Friday, 25 June 2010

Friday 25 June 2010 – WORLD CUP DAY FIFTEEN

Today is the one-year anniversary of Michael Jackson’s passing. Insert joke about England’s passing.

Everything’s coming up Milhouse! I swear the Germans are afraid of us, we have them running. Franz Beckenbauer (Michael Keaton) is only cussing us out because he has short man complex. With all these oldsters such as Maradona and Platini trash talking it all reminds me of the manner in which old wrestling stars such as Ric Flair and Hulk Hogan hang around and continue to ruffle feathers and are allowed to because they are just good value. Now Oliver Kahn wants to get stuck in? He’s just grieving because he’s always been ugly and, if memory serves me right, he let in five goals against us once.

While this game is beginning I find myself housed in a stuffy office the last man standing. Today I don’t bother with any internet feeds instead choosing to listen to the commentary on Radio Five. The commentators (including Mark Chapman and Chris Waddle) proceed to describe the match as being boring calling a spade a spade in a manner that the seemingly PC in comparison television pundits (the readers wives) dare not say. As word comes in of goals flying in for the Ivory Coast this game remains goalless and seemingly very dull.

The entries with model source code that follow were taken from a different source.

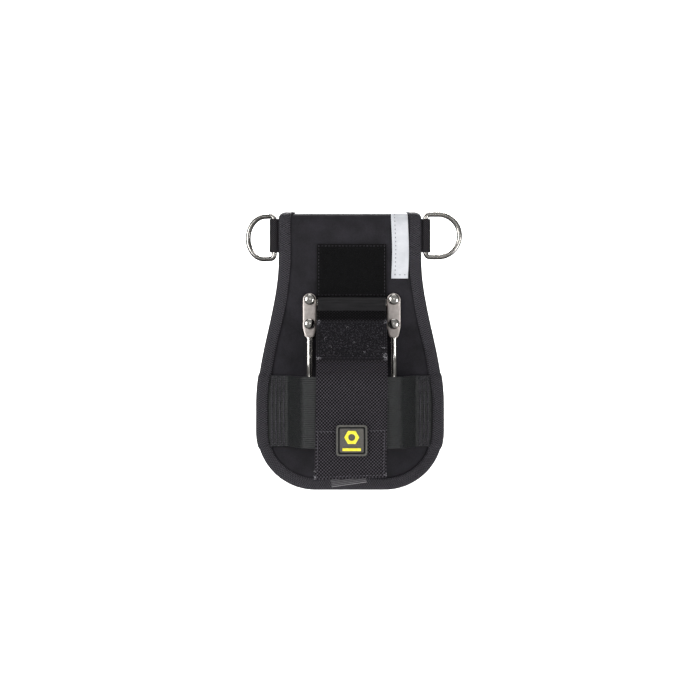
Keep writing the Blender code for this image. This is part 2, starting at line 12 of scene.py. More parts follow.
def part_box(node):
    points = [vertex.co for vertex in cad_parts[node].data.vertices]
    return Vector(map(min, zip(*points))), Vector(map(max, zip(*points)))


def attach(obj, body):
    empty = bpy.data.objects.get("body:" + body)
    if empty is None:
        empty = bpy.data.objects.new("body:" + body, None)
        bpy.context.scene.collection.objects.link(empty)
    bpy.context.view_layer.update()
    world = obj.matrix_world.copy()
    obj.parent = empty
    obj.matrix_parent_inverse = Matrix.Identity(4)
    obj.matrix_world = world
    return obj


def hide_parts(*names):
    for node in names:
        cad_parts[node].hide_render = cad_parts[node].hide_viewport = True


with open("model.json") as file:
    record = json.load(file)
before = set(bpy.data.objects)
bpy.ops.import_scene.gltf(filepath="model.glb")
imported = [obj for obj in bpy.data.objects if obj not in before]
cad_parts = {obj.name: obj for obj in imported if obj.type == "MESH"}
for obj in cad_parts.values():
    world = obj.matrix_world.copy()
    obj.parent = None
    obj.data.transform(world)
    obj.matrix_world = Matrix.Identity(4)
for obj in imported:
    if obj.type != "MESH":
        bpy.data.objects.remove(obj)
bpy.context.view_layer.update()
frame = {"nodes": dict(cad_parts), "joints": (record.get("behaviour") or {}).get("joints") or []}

MM = 0.001
QUARTER = math.pi / 2
random.seed(7)

# ---- places, read from the frame ----

AXES = {joint["name"]: Vector(joint["pos_m"]) for joint in frame["joints"]}
HINGE = AXES["flap_lift"]
MIDDLE = HINGE.x  # the hardware's own centre line
PANEL_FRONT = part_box("front_cover")[0].y
PANEL_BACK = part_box("rear_cover")[1].y
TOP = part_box("belt_loop")[1].z
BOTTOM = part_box("edge_binding")[0].z
WIDE_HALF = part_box("edge_binding")[1].x
FOLD = -PANEL_FRONT / 2  # outer radius of the fold at the top
FOLD_Z = TOP - FOLD
LOOP_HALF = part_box("belt_loop")[1].x
BAND_LOW, BAND_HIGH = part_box("elastic_band")
FLAP_LOW, FLAP_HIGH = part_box("trap_flap")

# ---- driving dimensions that the boxes don't give ----

TOP_HALF = 51.1 * MM
FLARE_START = 12 * MM
FLARE_END = -92 * MM
CORNER = 41.8 * MM
SHOULDER = 3 * MM
SHEET = 1.6 * MM
TAPE = 0.8 * MM
TAPE_WIDTH = 8.6 * MM
PATCH = 1.1 * MM
RIM = 1.3 * MM  # from a patch's edge to its stitches
CLOSURE_PATCH = 0.9 * MM
RING_WIRE = 1.85 * MM
RING_HALF = 15.3 * MM
RING_REACH = 24.3 * MM
RING_CORNER = 3 * MM
LEFT_SWING = math.radians(-36)
TAB_FOLD = 2.85 * MM
ROD = 2.3 * MM
ROD_FORWARD = 2.9 * MM
ROD_HALF_SPAN = 30 * MM
CRADLE_FORWARD = 29 * MM
CRADLE_BEND = -66 * MM
CRADLE_FRONT = -100 * MM
PLATE_FORWARD = 1.9 * MM
PLATE_HALF = 4.9 * MM
PLATE_DEEP = 1.35 * MM
PLATE_TOP = -12.9 * MM
NECK_TOP = -36.2 * MM
NECK_END = -44 * MM
NECK_HALF = 3.5 * MM
BAND_THICK = 1.4 * MM
BAND_FOOT = 45.5 * MM
BAND_SWELL = 1.5 * MM
FLAP_LAYER = 1.15 * MM
FLAP_DOUBLE = 2.4 * MM
FLAP_BEND = -72 * MM
FLAP_WRAP = 2.85 * MM
HEM = 35 * MM


def span(node):
    """A node's lowest corner, its highest corner and its centre."""
    low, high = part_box(node)
    return low, high, (low + high) / 2


def forward(distance):
    """The Y that lies this far in front of the panel's front face."""
    return PANEL_FRONT - distance


def placed(piece, body, slot=None, *nodes):
    """The piece set to ride on its body, with the frame's nodes that it stands for hidden; its slot
    is not used.
    """
    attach(piece, body)
    if nodes:
        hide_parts(*nodes)
    return piece


# ---- paths and meshes ----

def arc(cx, cy, radius, start, end, steps):
    angles = (start + (end - start) * i / steps for i in range(steps + 1))
    return [(cx + radius * math.cos(a), cy + radius * math.sin(a)) for a in angles]


def run(start, end, steps):
    """Evenly spaced points on a straight line, both ends among them."""
    return [Vector(start).lerp(Vector(end), i / steps) for i in range(steps + 1)]


def ease(t):
    t = min(max(t, 0.0), 1.0)
    return t * t * (3 - 2 * t)


def filleted(corners, radii, steps=12):
    """A path through corners, each inner one rounded by its radius."""
    corners = [Vector(c) for c in corners]
    path = [corners[0]]
    for corner, before, after, radius in zip(corners[1:-1], corners, corners[2:], radii):
        back = (before - corner).normalized()
        on = (after - corner).normalized()
        half = back.angle(on) / 2
        centre = corner + (back + on).normalized() * (radius / math.sin(half))
        first = corner + back * (radius / math.tan(half)) - centre
        last = corner + on * (radius / math.tan(half)) - centre
        turn = first.angle(last)
        for i in range(steps + 1):
            t = i / steps
            mix = first * math.sin((1 - t) * turn) + last * math.sin(t * turn)
            path.append(centre + mix / math.sin(turn))
    path.append(corners[-1])
    return path


def lengths_of(path):
    """How far along the path each of its points lies."""
    lengths = [0.0]
    for a, b in zip(path, path[1:]):
        lengths.append(lengths[-1] + (b - a).length)
    return lengths


def even(path, step):
    """The same path with points a fixed step apart."""
    path = [Vector(p) for p in path]
    lengths = lengths_of(path)
    count = max(2, round(lengths[-1] / step))
    points, i = [], 0
    for k in range(count + 1):
        want = lengths[-1] * k / count
        while i < len(path) - 2 and lengths[i + 1] < want:
            i += 1
        share = (want - lengths[i]) / max(lengths[i + 1] - lengths[i], 1e-9)
        points.append(path[i].lerp(path[i + 1], min(max(share, 0), 1)))
    return points


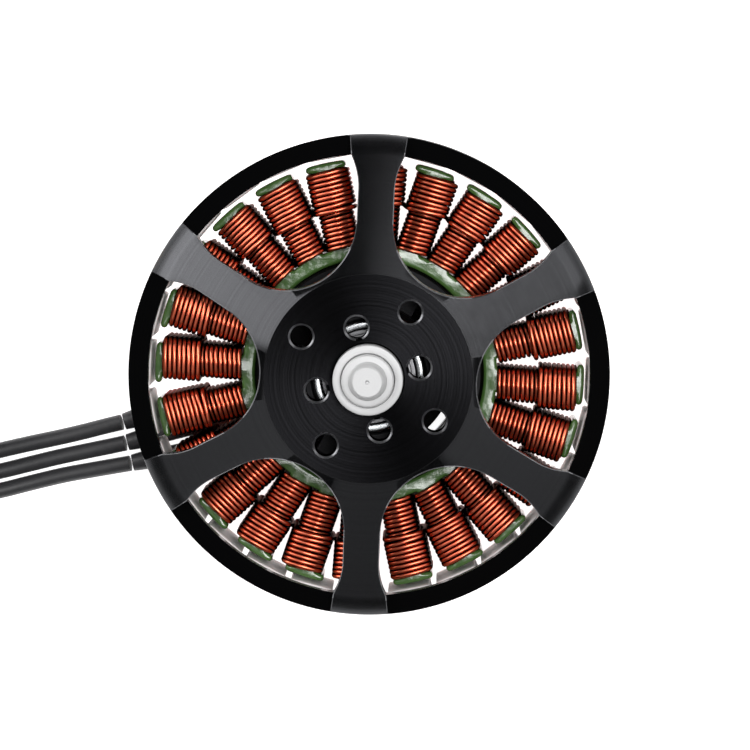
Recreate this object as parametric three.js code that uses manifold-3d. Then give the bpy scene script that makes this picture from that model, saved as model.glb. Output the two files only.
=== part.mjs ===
// A brushless outrunner motor: a wound stator with 24 teeth inside a six-armed bell with 28 magnets.
// Millimetres, +Z up. The shaft turns about the Z axis and the mounting face is z = 0.

import * as THREE from 'three';
import { mergeVertices } from 'three/addons/utils/BufferGeometryUtils.js';
import loadManifold from 'manifold-3d';

const wasm = await loadManifold();
wasm.setup();

// ---- Driving dimensions --------------------------------------------------------------------
const TURN = 2 * Math.PI;
const DEGREE = Math.PI / 180;

const rotorRadius = 27.8;
const ringWall = 1.0;
const annulusRadius = 25.5;
const hubRadius = 11.95;
const shaftRadius = 3.0;
const shaftTop = 32.0;
const armCount = 6;
const magnetCount = 28;
const toothCount = 24;
const restTurn = -2.4 * DEGREE;
const fit = 0.05;

const height = {
  shaftEnd: 0.6,
  flange: 3.0,
  ringBottom: 5.6,
  magnetBottom: 7.0,
  coreBottom: 7.9,
  coreTop: 16.1,
  magnetTop: 17.2,
  ringTop: 17.65,
  annulus: 19.4,
  tube: 21.5,
  hubBottom: 22.0,
  hubTop: 26.0,
  bossTop: 28.6,
  shaftShoulder: 30.0,
};

const bearing = { bore: 3.0, outer: 6.5, width: 5.0, pitch: 4.75, ball: 0.95, balls: 8 };
const bearingBottoms = { lower: 2.0, upper: height.tube - bearing.width };
const raceWall = { inner: 0.95, outer: 0.95 };
const grooveRadius = bearing.ball + 0.1;

const core = { bore: 13.2, yoke: 15.0, tip: 24.95, neckHalf: 1.0, tipHalf: 2.35, neckEnd: 23.95, tipStart: 24.1 };
const coil = {
  start: 15.05,
  end: 23.9,
  step: 19.6,
  halfWidthIn: 1.85,
  halfWidthOut: 2.5,
  thinTurn: 0.9,
  thickTurn: 1.4,
};

const leadDiameter = 1.9;
const sleeveDiameter = 2.35;
const touchGap = 0.3;

const segments = { outline: 56, fine: 36, small: 20, hole: 10, cord: 8 };

// ---- Materials -----------------------------------------------------------------------------
const finish = (color, roughness, metalness) => new THREE.MeshStandardMaterial({ color, roughness, metalness });
const materials = {
  anodised: finish(0x1b1c1e, 0.38, 0.9),
  steel: finish(0xc9cacc, 0.25, 1.0),
  blackSteel: finish(0x17181a, 0.45, 0.6),
  magnet: finish(0xc4c2bb, 0.3, 1.0),
  epoxy: finish(0x3d6130, 0.35, 0.0),
  copper: finish(0xc8461f, 0.3, 0.8),
  shield: finish(0x9fa2a5, 0.35, 1.0),
  silicone: finish(0x1d1e20, 0.7, 0.0),
  sleeve: finish(0x26272a, 0.6, 0.0),
  gold: finish(0xcf9f45, 0.25, 1.0),
};

// ---- Shared helpers ------------------------------------------------------------------------

// A closed mesh with shared vertices, no slivers of zero area and its faces pointing out.
function closed(geometry) {
  geometry.deleteAttribute('normal');
  geometry.deleteAttribute('uv');
  const merged = mergeVertices(geometry, 1e-4);
  const place = merged.getAttribute('position');
  const source = merged.getIndex().array;
  const corner = [new THREE.Vector3(), new THREE.Vector3(), new THREE.Vector3()];
  const kept = [];
  let volume = 0;
  for (let i = 0; i < source.length; i += 3) {
    const triangle = [source[i], source[i + 1], source[i + 2]];
    if (new Set(triangle).size < 3) continue;
    triangle.forEach((vertex, k) => corner[k].fromBufferAttribute(place, vertex));
    volume += corner[0].dot(corner[1].clone().cross(corner[2]));
    kept.push(triangle);
  }
  const outward = volume < 0 ? kept.map(([a, b, c]) => [a, c, b]) : kept;
  merged.setIndex(outward.flat());
  return merged;
}

function toSolid(geometry) {
  const mesh = closed(geometry);
  const vertProperties = new Float32Array(mesh.getAttribute('position').array);
  const triVerts = new Uint32Array(mesh.getIndex().array);
  return new wasm.Manifold(new wasm.Mesh({ numProp: 3, vertProperties, triVerts }));
}

function toGeometry(solid) {
  const mesh = solid.getMesh();
  const geometry = new THREE.BufferGeometry();
  geometry.setAttribute('position', new THREE.BufferAttribute(new Float32Array(mesh.vertProperties), 3));
  geometry.setIndex(Array.from(mesh.triVerts));
  return geometry;
}

const cut = (solid, tools) => tools.reduce((rest, tool) => rest.subtract(toSolid(tool)), solid);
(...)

Today the North Korean coach Kim Jong-Hun sticks with an unchanged side, the side that let in the seven goals against Portugal. This is either a supreme gesture of confidence or an example of can’t be arsed. Unsurprisingly it doesn’t take long for the Ivory Coast to take the lead as Yaya Toure scores after 14 minutes and Romaric adds a second after 20 minutes. Suddenly it begins to look as if a window of opportunity maybe about to open for the Ivory Coast if they can match the Portugal haul and hope Brazil do them a favour by beating them. Ultimately this does not happen as things settle down and eventually the Ivory Coast add a third towards the end of the game through Kalou (82 mins). From here the game ends at 3-0 to Ivory Coast and both teams are eliminated from the World Cup. In some quarter people genuinely fear just what the North Koreans may be returning to their motherland to. Godspeed.

Tonight as a very exciting prospect of a match begins to kick off I find myself at the Southbank attending the recording of an episode of the Infinite Monkey Cage radio show for Radio Four. This is a great show hosted by Robin Ince and everyone’s current favourite Prof Brian Cox and amongst the guests on tonight’s show are Alan Moore and Jonathan Ross. Quite frankly this line-up beats any line-up either of those two football teams could muster. The show is very strong, Alan Moore is a genius and football does not get mentioned once. Back in South Africa, Spain run out 2-1 winners against a Chilean team that has impressed many at this tournament. Unsurprisingly it is David Villa who gives the Spanish the lead after 24 minutes with a blazing goal from distance as Bravo in the Chile goal comes flying out of the penalty area leaving Villa to breeze the ball into an empty net with pinpoint precision. Personally this is the kind of game that makes my heart palpitate. Heading towards halftime Iniesta adds a second (37 min) in another sweetly crafted move. Just before the interval Estrada gets sent off for subtly (but not subtly enough) clipping the heals of Torres as he goes for a second yellow card. Meanwhile in Ibiza my old man finds himself in a bar watching the game and slightly confused when the team in red shirts score early into the second half (the 47th minute) he thinks it is Spain adding a third but it is actually halftime substitute Rodrigo Millar immediately pulling a goal back from Chile. In a well-intentioned attempt at a gesture of local solidarity he is the only person in the bar to cheer the goal as the clientele turn to see who the spy is. Fortunately he survives as the game ends 2-1 to Spain and they proceed despite their earlier hiccup versus Switzerland.

The other game in the group appears to be a duff 0-0 draw that sees both nations crashing out in disappointing fashion having failed to ignite proceedings over the course of their respective campaigns. The Swiss really do resemble an interesting proposition, despite beating tournament favourites in the first game they appeared unable to gain any momentum from the feat and despite also recording the record longest period of World Cup finals history of not conceding a goal with what it would seem to be such a defensive mentality ultimately they only disappoint and flounder, failing to gain many new fans in the process.